Allerdings habe ich nie ein Häkchen gesetzt, dass sie mich für andere Dinge anrufen dürfen und Werbung machen etc. 

Dann kam vor ca. 2 Monaten ein Anruf ich käme in die nähere Auswahl etc. aber dafür müsste ich mich bei ihnen als Kunde registrieren. Es sei 2 Jahre lang kostenlos, ich bekäme einen Katalog mit DVD Vorschlägen zu geschickt und könne dann bestellen. Als Tüpfelchen auf dem i bekäme ich noch einen Reisegutschein für ein Hotel meiner Wahl. 
Ich Idiot habe meine Adresse weiter gegeben und gefälschte Kontodaten - auf einmal kam es mir komisch vor.. und da drehte ich einfach ein paar Zahlen 

Kurz vor Ende des Gesprächs meinte der nette "Verkäufer" dann, dass ich auf jeden Fall mit einem Mindesbestellwert von 50 € im Quartal einkaufen muss. Als ich daraufhin nachfragen wollte würgte er mich ab und legte auf. 
Ich schrieb auf die Handynummer eine SMS, dass ich alle Angaben und Daten widerrufe und keinen Vertrag mit ihm abschließen möchte - bei Anruf ging nur die Mailbox ran. 
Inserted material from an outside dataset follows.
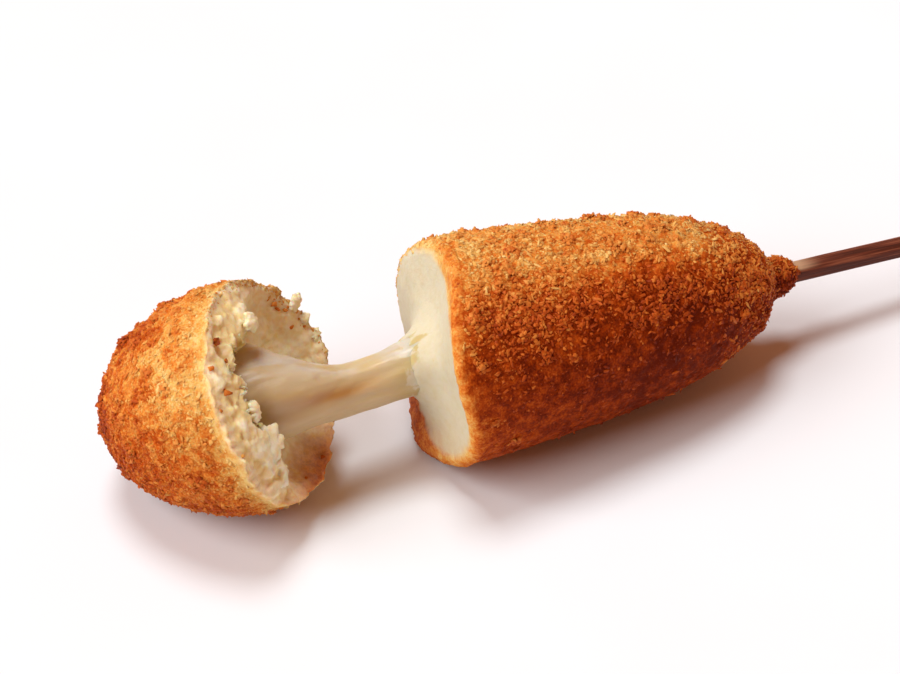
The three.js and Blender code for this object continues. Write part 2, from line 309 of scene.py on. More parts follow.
# ---- materials ----
class Shader:
    """A procedural material around one Principled shader. Lengths are in millimetres."""

    def __init__(self, name, color, **sockets):
        self.material = bpy.data.materials.new(name)
        self.material.use_nodes = True
        self.material.diffuse_color = (*color, 1)
        self.tree = self.material.node_tree
        self.surface = self.tree.nodes["Principled BSDF"]
        for key, value in sockets.items():
            self.surface.inputs[key.replace("_", " ")].default_value = value
        at = self.node("ShaderNodeTexCoord").outputs["Object"]
        inputs = {0: at, 3: 1 / MM}
        self.place = self.node("ShaderNodeVectorMath", {"operation": "SCALE"}, inputs).outputs[0]

    def node(self, kind, settings=(), inputs=()):
        """A new node with these settings, and with a number or a link in each of these inputs."""
        made = self.tree.nodes.new(kind)
        for key, value in dict(settings).items():
            setattr(made, key, value)
        for key, value in dict(inputs).items():
            self.put(made.inputs[key], value)
        return made

    def put(self, socket, value):
        if isinstance(value, bpy.types.NodeSocket):
            self.tree.links.new(value, socket)
        else:
            socket.default_value = value

    def attribute(self, name):
        return self.node("ShaderNodeAttribute", {"attribute_name": name}).outputs["Fac"]

    def noise(self, size, detail=2.0, place=None, distortion=0.0):
        inputs = dict(Vector=place or self.place, Scale=1 / size, Detail=detail, Distortion=distortion)
        return self.node("ShaderNodeTexNoise", {}, inputs).outputs["Fac"]

    def stretched(self, sizes, turn=0.0):
        """The place, with each axis measured in its own unit, turned about Y first."""
        inputs = {"Vector": self.place, "Angle": turn}
        turned = self.node("ShaderNodeVectorRotate", {"rotation_type": "Y_AXIS"}, inputs).outputs[0]
        inputs = {0: turned, 1: tuple(1 / s for s in sizes)}
        return self.node("ShaderNodeVectorMath", {"operation": "MULTIPLY"}, inputs).outputs[0]

    def math(self, operation, a, b=0.0, clamp=False):
        made = self.node("ShaderNodeMath", {"operation": operation, "use_clamp": clamp}, {0: a, 1: b})
        return made.outputs[0]

    def range(self, value, low, high, to_low=0.0, to_high=1.0):
        """Takes a value's range from low to high over to another, with eased ends."""
        inputs = {"Value": value, "From Min": low, "From Max": high, "To Min": to_low, "To Max": to_high}
        return self.node("ShaderNodeMapRange", {"interpolation_type": "SMOOTHSTEP"}, inputs).outputs[0]

    def milky_patches(self):
        """Ragged patches of milky white that close up as the attribute "milky" goes from 0 to 1."""
        level = self.math("ADD", self.noise(4.0, 3, distortion=0.5), self.attribute("milky"))
        return self.range(level, 0.94, 1.04)

    def ramp(self, value, stops):
        made = self.node("ShaderNodeValToRGB", {}, {"Fac": value})
        elements = made.color_ramp.elements
        while len(elements) < len(stops):
            elements.new(0.5)
        for element, (position, color) in zip(elements, stops):
            element.position, element.color = position, (*color, 1)
        return made.outputs["Color"]

    def mix(self, share, a, b):
        """Colour a with a share of colour b over it."""
        made = self.node("ShaderNodeMix", {"data_type": "RGBA"})
        for key, value in (("Factor", share), ("A", a), ("B", b)):
            socket = [s for s in made.inputs if s.name == key and s.enabled][0]
            self.put(socket, (*value, 1) if isinstance(value, tuple) else value)
        return [s for s in made.outputs if s.enabled][0]

    def finish(self, color, roughness, *bumps):
        """Sets the colour and roughness, and stacks bumps of (height, depth)."""
        self.put(self.surface.inputs["Base Color"], color)
        self.put(self.surface.inputs["Roughness"], roughness)
        normal = self.surface.inputs["Normal"]
        for height, depth in reversed(bumps):
            bump = self.node("ShaderNodeBump", {}, {"Height": height, "Distance": depth * MM})
            self.put(normal, bump.outputs[0])
            normal = bump.inputs["Normal"]
        return self.material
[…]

Nun bekam ich trotzdem eine Probedvd zugeschickt, den Gutschein und einen "Katalog" (bestehend aus 3 Seiten) .. ich bin daraufhin umgezogen (sie haben meine neue Adresse nicht) und dachte es sei damit auch alles geklärt. 
Nachdem ich aber wieder Werbung bekam schrieb ich an DVD und Mehr, dass ich gekündigt hätte und sie bitte aufhören sollten mir Werbung zu schicken. Daraufhin kam die Nachricht ich hätte binnen der 2 Wochen eben nicht gekündigt und ich habe nun zu zahlen! 

Dazu: ich habe NIE eine Widerrufsbelehrung bekommen, mir wurde erst nach meinem "ja" zum Abonnement mitgeteilt, dass ich trotzdem jedes Quartal 50€ zahlen muss, und auf meine Mails dass ich gekündigt hätte und auch nie eine Widerrufsbelehrung bekommen habe reagieren sie nur mit Ablehnung und beharren auf ihr Geld.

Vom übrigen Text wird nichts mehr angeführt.